FMI Corporation has released its “2019 FMI Overview,” which features FMI’s latest forecast of the 2019 U.S. and Canada Construction Outlook and provides valuable insights from FMI executives on how best to navigate the next 12 months.
Through 2019, FMI expects E&C spending to continue to grow at an anticipated 3 per cent annual rate, with mostly positive, albeit moderately decelerating, growth rates across the residential, non-residential buildings, and non-residential structures market sectors.
In Canada, total construction spending put in place is anticipated to be just shy of $260 billion for 2018. Looking ahead to 2019, FMI forecasts another year of modest growth, with total construction spending topping $275 billion.
“Overall, we expect total construction spending across Canada to continue this long-term, inflation rate-matching pattern of growth,” says Jay Bowman, Managing Director of Research at FMI. “And although this does not provide the excitement of the double-digit expansion of the early and mid-2000s, considering several of the potential economic disruptors – from higher interest rates to slumping oil prices and trade uncertainty – a 3 per cent Compound Annual Growth Rate seems welcome.”
Many of the non-residential building segments, including commercial, office and lodging, look to hold steady over the next five years, with CAGRs ranging from 4 per cent to 6 per cent.
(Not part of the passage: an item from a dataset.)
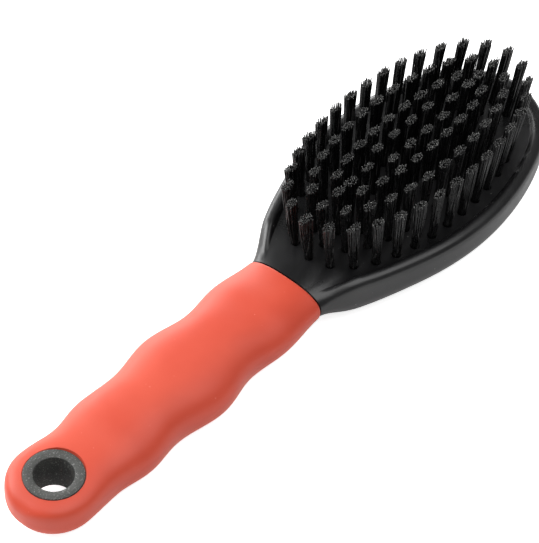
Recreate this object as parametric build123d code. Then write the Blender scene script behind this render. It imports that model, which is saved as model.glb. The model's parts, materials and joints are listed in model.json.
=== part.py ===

And while forecast construction spending in the single-family market begins to cool, multifamily construction should stay at or slightly above the long-term rate of inflation through 2023.
Canada’s construction industry has as many positive indicators as it does question marks. In 2019, as several challenges are worked out both home and abroad, we should start to see a clearer indication of things to come. For now, it’s time to take advantage of the opportunities that exist, assess your future options and build resiliency in your organization when the demands are not so acute.
Preparing for the Next Downturn
Rumblings about a recession on the horizon are starting to make company leaders a bit nervous, but many are just too busy keeping up with current work to start thinking about contingency planning. In fact, the constrained labour situation, coupled with material increases, compressed project schedules and ongoing margin compression, are all creating more risk for E&C firms today – and right when we find ourselves at the top of the market. As we like to say, “Contractors don’t starve to death; they die from gluttony. They get too much work, too fast, with inadequate resources, and then they get into financial trouble and run out of cash.”
Chris Daum, FMI’s CEO, states, “Now is the time to get proactive with conversations and planning around lessons learned from the last downturn and ‘recession-proof’ your company. While the last recession was historic in scale and duration, the next downturn will likely look very different. Still, through good preparation, companies can take the lessons they (or their predecessors) learned from the last recession and use them to avoid repeating any costly mistakes.”
Back to the Basics
Instead of grasping for straws once the downturn hits, FMI tells companies to go back to the basics and focus on building the best organization possible now. Make sure you have:
- Great disciplines around communication, feedback and planning.
- Great people who can embrace the organization, negotiate well and understand what the owners want.
- The right support structures and systems.
- The right financial mechanisms in place.
- The right technology to support your company’s vision and strategies.
As the industry continues to climb toward the market peak, this is also the time to unabashedly build out your equity base. That way, when you transition into the next downturn, you’ll have the cash resources to do whatever it takes to survive (even if that’s “no work” because the money’s not there). Skip this step and you’ll wind up overextended going into the slowdown; that’s where companies historically run into trouble.
Evolving Your Business in a Digital World
With so much data being created and the use of data analytics starting to gain traction in the E&C industry, understanding what big data is and how your organization can leverage it to improve business processes is becoming an increasingly critical aspect of doing business, as well as a key differentiator.
Like it or not, all of today’s E&C companies are in the data business and need to adapt to this fast-changing business environment. Particularly in light of a slowing economy further down the road, companies will need to have a deep understanding of their businesses and operations. Without this insight, E&C firms can’t uncover underlying challenges and/or situations that can impact overall performance. Using data analytics, companies can turn that tide, monitor different key performance indicators (KPIs) and make good forward-looking decisions in real time.
Businesses that fail to identify and fix potential issues will be at a disadvantage in a down cycle. By deploying emerging technologies and implementing and learning about advanced tools and resources, E&C companies can gain real advantage, enhance performance and stay ahead of the curve.
Controlling Your Own Destiny
Over the years, FMI has found that company failures can often be traced back to several different risk factors. While many E&C firms that go out of business point to external factors as the primary culprits for those failures, we see many examples of companies that succeeded despite the same difficult external forces being present while others failed.
With signs pointing to a possible economic slowdown in the not-too-distant future, it’s a good time to revisit the five root causes of contractor failure—all of which can be mitigated and controlled:
- Poor strategic leadership
- Excessive ego
- Too much change, too quickly
- Loss of discipline
- Inadequate capitalization
At this point, no one knows when the next recession will hit, but one thing is clear: It will arrive at some point. And when it does, you want to be ready and in control of your own destiny, not the victim of fate.